** BEGIN **

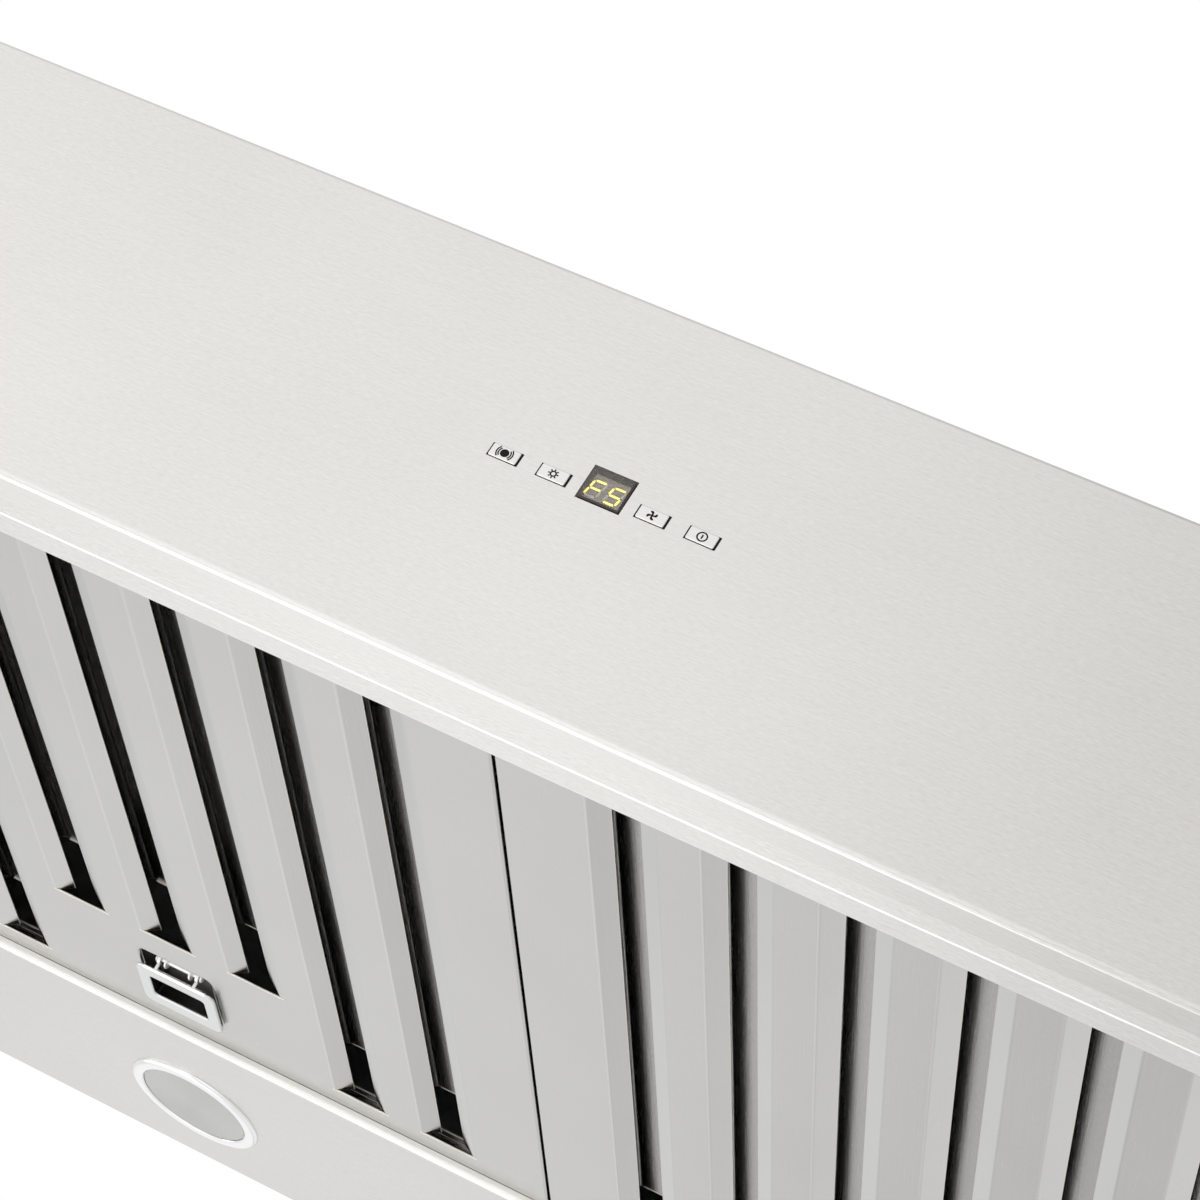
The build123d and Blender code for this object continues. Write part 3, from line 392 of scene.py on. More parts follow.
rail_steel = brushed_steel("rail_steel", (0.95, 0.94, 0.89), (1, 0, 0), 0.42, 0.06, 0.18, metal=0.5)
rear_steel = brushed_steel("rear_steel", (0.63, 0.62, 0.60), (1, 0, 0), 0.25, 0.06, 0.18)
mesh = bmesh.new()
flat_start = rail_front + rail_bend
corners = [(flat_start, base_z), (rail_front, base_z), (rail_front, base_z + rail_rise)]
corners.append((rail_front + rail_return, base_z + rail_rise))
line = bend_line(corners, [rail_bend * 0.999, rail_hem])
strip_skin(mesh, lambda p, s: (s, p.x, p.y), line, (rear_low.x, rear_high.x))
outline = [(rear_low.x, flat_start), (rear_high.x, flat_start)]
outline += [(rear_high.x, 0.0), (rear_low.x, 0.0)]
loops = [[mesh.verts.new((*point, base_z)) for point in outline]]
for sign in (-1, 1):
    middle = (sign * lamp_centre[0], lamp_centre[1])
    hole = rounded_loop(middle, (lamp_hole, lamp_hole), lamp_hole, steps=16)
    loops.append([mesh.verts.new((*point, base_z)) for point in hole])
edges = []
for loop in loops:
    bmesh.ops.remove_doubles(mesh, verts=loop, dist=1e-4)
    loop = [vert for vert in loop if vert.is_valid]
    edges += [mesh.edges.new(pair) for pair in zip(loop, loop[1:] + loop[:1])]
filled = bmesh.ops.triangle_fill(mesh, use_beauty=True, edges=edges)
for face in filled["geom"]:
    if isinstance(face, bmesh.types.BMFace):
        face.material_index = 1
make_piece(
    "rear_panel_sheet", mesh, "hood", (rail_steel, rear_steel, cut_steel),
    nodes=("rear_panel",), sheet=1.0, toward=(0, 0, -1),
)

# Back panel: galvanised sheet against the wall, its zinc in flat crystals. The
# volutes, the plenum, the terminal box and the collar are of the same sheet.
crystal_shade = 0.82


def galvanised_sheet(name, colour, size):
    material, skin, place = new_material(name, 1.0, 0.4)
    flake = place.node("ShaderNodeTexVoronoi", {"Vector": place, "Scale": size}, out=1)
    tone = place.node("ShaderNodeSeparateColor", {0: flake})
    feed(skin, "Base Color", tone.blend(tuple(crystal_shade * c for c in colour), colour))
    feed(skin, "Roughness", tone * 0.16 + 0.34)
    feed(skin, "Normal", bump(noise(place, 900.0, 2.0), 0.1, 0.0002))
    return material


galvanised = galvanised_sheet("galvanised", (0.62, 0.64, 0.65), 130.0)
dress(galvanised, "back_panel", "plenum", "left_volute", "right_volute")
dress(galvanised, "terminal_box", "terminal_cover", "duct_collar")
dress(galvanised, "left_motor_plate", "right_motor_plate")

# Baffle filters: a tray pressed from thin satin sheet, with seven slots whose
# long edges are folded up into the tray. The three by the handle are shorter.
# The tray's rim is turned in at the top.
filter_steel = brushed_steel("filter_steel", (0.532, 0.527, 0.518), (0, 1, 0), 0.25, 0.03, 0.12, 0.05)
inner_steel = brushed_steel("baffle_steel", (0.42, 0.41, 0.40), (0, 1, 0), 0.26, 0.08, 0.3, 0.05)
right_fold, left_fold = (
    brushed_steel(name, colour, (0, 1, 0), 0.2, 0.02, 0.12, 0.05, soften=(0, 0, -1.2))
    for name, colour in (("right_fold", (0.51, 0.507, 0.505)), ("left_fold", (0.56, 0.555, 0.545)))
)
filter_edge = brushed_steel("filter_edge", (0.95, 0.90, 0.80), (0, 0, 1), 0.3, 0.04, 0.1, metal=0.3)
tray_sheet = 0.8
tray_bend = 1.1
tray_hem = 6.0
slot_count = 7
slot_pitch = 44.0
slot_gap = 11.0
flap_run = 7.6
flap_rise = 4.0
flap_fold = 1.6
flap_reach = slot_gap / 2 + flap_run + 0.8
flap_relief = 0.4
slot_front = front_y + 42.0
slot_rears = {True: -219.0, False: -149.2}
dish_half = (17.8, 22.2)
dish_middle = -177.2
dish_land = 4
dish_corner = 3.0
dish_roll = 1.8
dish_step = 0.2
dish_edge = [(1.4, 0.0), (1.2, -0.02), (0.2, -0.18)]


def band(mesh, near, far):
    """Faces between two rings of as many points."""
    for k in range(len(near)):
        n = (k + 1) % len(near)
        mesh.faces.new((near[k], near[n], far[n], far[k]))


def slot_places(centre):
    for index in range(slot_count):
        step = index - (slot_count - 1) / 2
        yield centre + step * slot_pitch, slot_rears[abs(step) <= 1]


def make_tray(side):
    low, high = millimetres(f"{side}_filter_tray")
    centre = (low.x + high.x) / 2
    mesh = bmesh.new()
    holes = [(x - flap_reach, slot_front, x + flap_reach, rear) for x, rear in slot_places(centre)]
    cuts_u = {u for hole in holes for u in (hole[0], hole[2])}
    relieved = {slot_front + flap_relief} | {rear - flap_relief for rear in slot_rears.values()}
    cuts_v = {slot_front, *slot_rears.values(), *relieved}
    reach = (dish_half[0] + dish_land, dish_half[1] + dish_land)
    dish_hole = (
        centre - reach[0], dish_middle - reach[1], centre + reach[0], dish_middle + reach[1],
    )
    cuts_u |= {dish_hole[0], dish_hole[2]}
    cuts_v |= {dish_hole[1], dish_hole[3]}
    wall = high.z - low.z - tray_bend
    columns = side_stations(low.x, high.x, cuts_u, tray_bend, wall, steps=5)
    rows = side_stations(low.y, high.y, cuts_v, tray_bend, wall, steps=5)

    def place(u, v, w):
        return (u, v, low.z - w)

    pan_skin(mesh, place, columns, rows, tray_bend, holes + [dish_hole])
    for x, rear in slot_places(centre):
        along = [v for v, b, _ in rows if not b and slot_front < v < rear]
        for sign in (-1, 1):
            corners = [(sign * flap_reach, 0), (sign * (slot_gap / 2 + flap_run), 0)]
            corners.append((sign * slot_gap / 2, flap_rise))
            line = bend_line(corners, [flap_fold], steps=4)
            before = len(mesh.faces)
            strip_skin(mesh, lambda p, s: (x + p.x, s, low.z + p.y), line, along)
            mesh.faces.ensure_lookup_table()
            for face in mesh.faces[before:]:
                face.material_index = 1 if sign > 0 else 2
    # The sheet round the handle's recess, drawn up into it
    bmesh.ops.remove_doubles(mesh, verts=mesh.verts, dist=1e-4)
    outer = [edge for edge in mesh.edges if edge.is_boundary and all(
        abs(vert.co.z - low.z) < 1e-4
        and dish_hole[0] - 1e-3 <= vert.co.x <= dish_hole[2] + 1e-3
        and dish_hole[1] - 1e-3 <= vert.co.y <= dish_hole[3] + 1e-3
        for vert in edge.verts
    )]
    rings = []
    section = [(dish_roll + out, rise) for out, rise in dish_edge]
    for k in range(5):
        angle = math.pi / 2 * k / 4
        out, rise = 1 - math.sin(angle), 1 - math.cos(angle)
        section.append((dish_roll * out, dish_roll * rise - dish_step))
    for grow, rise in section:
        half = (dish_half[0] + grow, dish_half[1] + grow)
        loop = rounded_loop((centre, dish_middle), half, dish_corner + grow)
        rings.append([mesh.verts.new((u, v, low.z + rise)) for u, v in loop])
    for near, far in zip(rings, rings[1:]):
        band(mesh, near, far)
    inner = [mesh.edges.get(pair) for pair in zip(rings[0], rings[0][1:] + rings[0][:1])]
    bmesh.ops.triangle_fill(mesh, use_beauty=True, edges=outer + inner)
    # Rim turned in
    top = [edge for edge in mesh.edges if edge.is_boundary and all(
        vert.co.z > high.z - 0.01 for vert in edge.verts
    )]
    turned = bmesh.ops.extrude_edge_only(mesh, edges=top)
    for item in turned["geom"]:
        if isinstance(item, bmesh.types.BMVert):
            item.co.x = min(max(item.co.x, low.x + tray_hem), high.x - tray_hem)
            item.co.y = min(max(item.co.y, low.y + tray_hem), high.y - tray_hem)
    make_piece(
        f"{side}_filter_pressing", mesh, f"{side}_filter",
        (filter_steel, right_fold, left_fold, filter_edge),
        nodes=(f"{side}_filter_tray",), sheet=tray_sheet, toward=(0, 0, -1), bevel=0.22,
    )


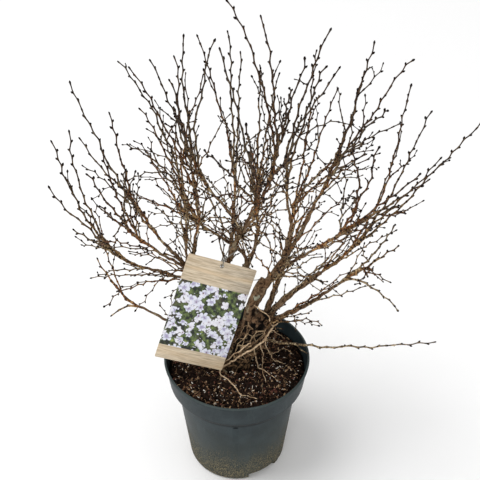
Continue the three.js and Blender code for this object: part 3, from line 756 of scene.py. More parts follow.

** END **

Work required: Compute how many lines include the string "scene", then give that number by itself.

Response to this task: 2